Peter Galbraith, the senior American UN official in Afghanistan, was removed from his post after openly clashing with the UN mission. Galbraith, the deputy UN special envoy to Afghanistan, was reportedly at odds with his boss, special envoy Kai Eide, over how to handle voting irregularities in last month’s election. Galbraith has favored a more aggressive line toward the Afghan government and has been critical of the recent elections, calling for a full recount in light of the significant fraud allegations. Kai, on the other hand, has preferred quiet behind-the-scenes lobbying, prompting Galbraith to leave Kabul earlier this month over “style” differences. “The Secretary-General has made this decision in the best interest of the mission,” a spokesperson for Ban Ki-Moon said in a statement. “He reaffirms his full support for his special representative, Kai Eide.” The row exposes a growing rift in Afghanistan and the international community over how to deal with the disputed election. According to BBC correspondent Lyce Doucet, the United States and other foreign missions appear to want to “move on” from the controversial elections and address Afghanistan’s other pressing problems. Others, such as main opposition candidate Abdullah Abdullah, maintain the vital importance of responding to the allegations of fraud and corruption. “If the firing of Mr. Galbraith was on some technical issue, I have no say in it,” Abdullah told reporters. But “if the issue was based on the fact that he was for a vigorous look into the issue of fraud, in that case, I would say that he has been talking on behalf of the people of Afghanistan.”
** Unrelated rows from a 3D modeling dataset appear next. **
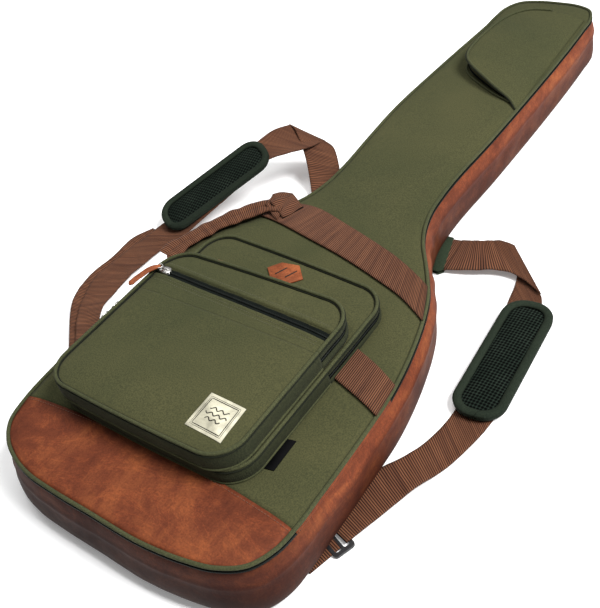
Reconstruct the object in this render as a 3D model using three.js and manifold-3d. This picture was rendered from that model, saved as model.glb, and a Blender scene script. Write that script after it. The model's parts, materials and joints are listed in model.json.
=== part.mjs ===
// Padded gig bag for an electric guitar, lying on its back with its shoulder straps laid out.
// Millimetres. +X is the bag's right, +Y runs towards the headstock end, +Z is out of the front.
// The outline, pockets and straps are drawn from the bottom end (y = 0), and the whole group is
// then moved so that the origin is on the flat back, half way along the bag.

import * as THREE from 'three';
import { mergeVertices } from 'three/addons/utils/BufferGeometryUtils.js';
import Module from 'manifold-3d';

const wasm = await Module();
wasm.setup();

// ---------------------------------------------------------------- driving dimensions

const LENGTH = 1050;          // outside length of the bag
const GAP = 0.3;              // running gap between neighbouring pieces
const OUTLINE_STEPS = 84;     // samples round the outline

const BACK_T = 10;            // padded back panel
const LINING_T = 2;           // plush lining, back and lid
const WALL_T = 9;             // padded side wall
const WALL_TOP = 64;          // height of the side wall's top edge
const TAPE_T = 1.2;           // one zip tape
const PIPING_TOP = 72.8;      // top of the piping round the lid
const PANEL_TOP = 72;         // top of the padded front panel
const PANEL_BASE = 63;        // underside of the padded front panel
const SEAM_Y = 82;            // seam between the leather toe and the canvas panel

const HINGE_Y0 = 70;          // start of the fabric hinge on the right side
const HINGE_Y1 = 262;         // end of the fabric hinge

const WEB_T = 2;              // webbing thickness
const WAIST_W = 40;           // waist webbing
const STRAP_W = 44;           // shoulder strap webbing
const PAD_W = 60;             // shoulder pad
const PAD_L = 178;
const PAD_T = 11;
const PAD_R = 26;             // its corner radius

const FOLD_Y = 235;           // where the zips of both front pockets end
const POCKET_WALL = 3;        // fabric and foam of a pocket wall
const POCKET_B = { x0: -133, x1: 125, y0: 89, y1: 363, r: 33, top: 90.5, rearTop: 80 };
const POCKET_A = { x0: -134, x1: 120, y0: 86, y1: 305, r: 34, top: 114.5, rearTop: 102 };
const PIPE_W = 5;             // piping round the pocket faces
const PIPE_H = 3;
const CHAIN_T = 2;            // pocket zip chain
const SLASH_Y = 264;          // middle of the zip across the face of the front pocket
const SLASH_W = 12;
const SLASH_X = (POCKET_A.x0 + POCKET_A.x1) / 2;
const SLASH_TURN = -0.04;     // the zip drops a little to the right
const SLIDER_X = -86;         // sliders of both pocket zips

const C_FLOOR = PANEL_TOP + GAP;          // underside of the headstock pocket
const C_TOP = 93;                         // its highest edge, on the left
const C_LOW = 76;                         // its height where it meets the right piping
const C_WALL = 3;

const OLIVE = 0x5b5c3d;
const OLIVE_EDGE = 0x55603f;
const SUEDE = 0x8b4526;
const WEBBING = 0x6e4b3a;
const PAD_GREEN = 0x24352b;
const BLACK = 0x15171a;
const LINING = 0x3a3128;
const STEEL = 0xb8b8b8;
const PULL_TAN = 0x8a4a2c;
const CREAM = 0xe6dfc8;

// Right and left halves of the outline, from the bottom end to the headstock end.
const RIGHT_SIDE = [
  [0, 0], [70, 0.5], [125, 8], [161, 20], [183, 40], [192, 72], [193, 130], [192, 190], [189, 250],
  [174, 328], [153, 388], [124, 434], [100, 470], [84, 512], [78, 575], [81, 680], [82, 850],
  [79, 965], [74, 1018], [57, 1041],
];
const LEFT_SIDE = [
  [0, 1050], [-52, 1041], [-69, 1016], [-73, 950], [-82, 830], [-88, 710], [-84, 625], [-80, 560],
  [-83, 510], [-98, 472], [-128, 434], [-160, 392], [-178, 350], [-184, 290], [-185, 200],
  [-184, 120], [-179, 72], [-167, 38], [-143, 18], [-105, 4], [-60, 0],
];

// ---------------------------------------------------------------- small helpers

const group = new THREE.Group();
group.position.y = -LENGTH / 2;

function material(color, roughness = 0.9, metalness = 0) {
  return new THREE.MeshStandardMaterial({ color, roughness, metalness });
}

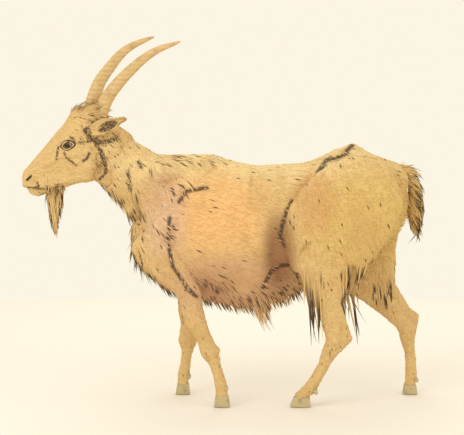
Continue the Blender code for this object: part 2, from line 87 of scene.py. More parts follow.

For a detailed analysis of the implications of fraud in Afghanistan’s elections, see this week’s “Big Question” on the World Policy Blog.
A long-awaited official international investigation concluded that Georgia started last summer’s war with Russia, though Moscow had been provoking Tbilisi for months. The conflict, which left nearly 900 dead and 100,000 more displaced from their homes, broke out in early August 2008 as Georgia attempted to regain control of the separatist region of South Ossetia. “It was Georgia which triggered off the war when it attacked Tskhinvali (the South Ossetian capital) with heavy artillery on the night of 7 to 8 August 2008,” said the report, which was commissioned by the Council of the European Union. The attack was unjustified under international law, it continued, and Georgian claims that there had been a Russian military incursion into the region before its attack could not be “sufficiently substantiated.” Moscow was justified in its initial response, the report claimed, but its subsequent invasion of Georgia proper went beyond the “reasonable limits of defense.” Each side took the report as vindication of its own position: Russia’s ambassador to the EU said the report gives an “unequivocal answer” to the question of who started the war, while Georgia said it proved Russia had been “provoking clashes” all along. More problematically, the danger of fresh clashes is still very real. “The overall situation in the conflict region is still very fragile and unsettled,” the report warned. “This conflict has not only a local or regional relevance, but that it has a direct bearing on the security architecture of all Europe.”
A senior diplomat from the U.S. Department of State held high-level talks with the Cuban government earlier this month, U.S. officials confirmed. Bisa Williams, the acting deputy assistant secretary of state for Western Hemisphere affairs, was part of a U.S. delegation to Havana to discuss the possible resumption of direct mail service between the two countries, which has been suspended since 1963. Officials confirm that Williams stayed for an additional five days after the initial discussions regarding mail service, meeting with Cuba’s Deputy Foreign Minister Dagaberto Rodriguez as well as a number of dissident groups. The previously unannounced talks represent the latest efforts aimed at improving U.S.-Cuban relations, which have thawed slightly since President Barack Obama took office. Though, on September 14, Obama did extend the 47-year-old U.S. trade embargo on Cuba (which he says will remain in place until Cuba shows a commitment to democratic reforms), he has lifted certain travel and financial restrictions and restarted bilateral talks on migration.
In the first breakthrough in three years of backdoor negotiations with Hamas, Israel agreed to free 20 Palestinian female prisoners in exchange for video of Israeli soldier Gilad Shalit, which will reportedly prove that he is still in captivity after being taken hostage in 2006 by Gaza militants. “The video is one minute long and is proof that Shalit is alive,” said a spokesman for the Popular Resistance Committee, one of the three groups that carried out the raid. While Germany helped mediate the deal, Egypt has been working on an agreement since the war in Gaza in which Shalit would be released for possibly hundreds of Palestinian prisoners. (Israel holds close to 10,000 Palestinian prisoners.) The “confidence-building measure,” however, will not allow any Palestinian prisoners to go free who have been directly implicated in the killing of Israelis. A statement from Israeli Prime Minister Benjamin Netanyahu’s office said: “It is important that the entire world know that Gilad Shalit is alive and well and that Hamas is responsible for his health and state.”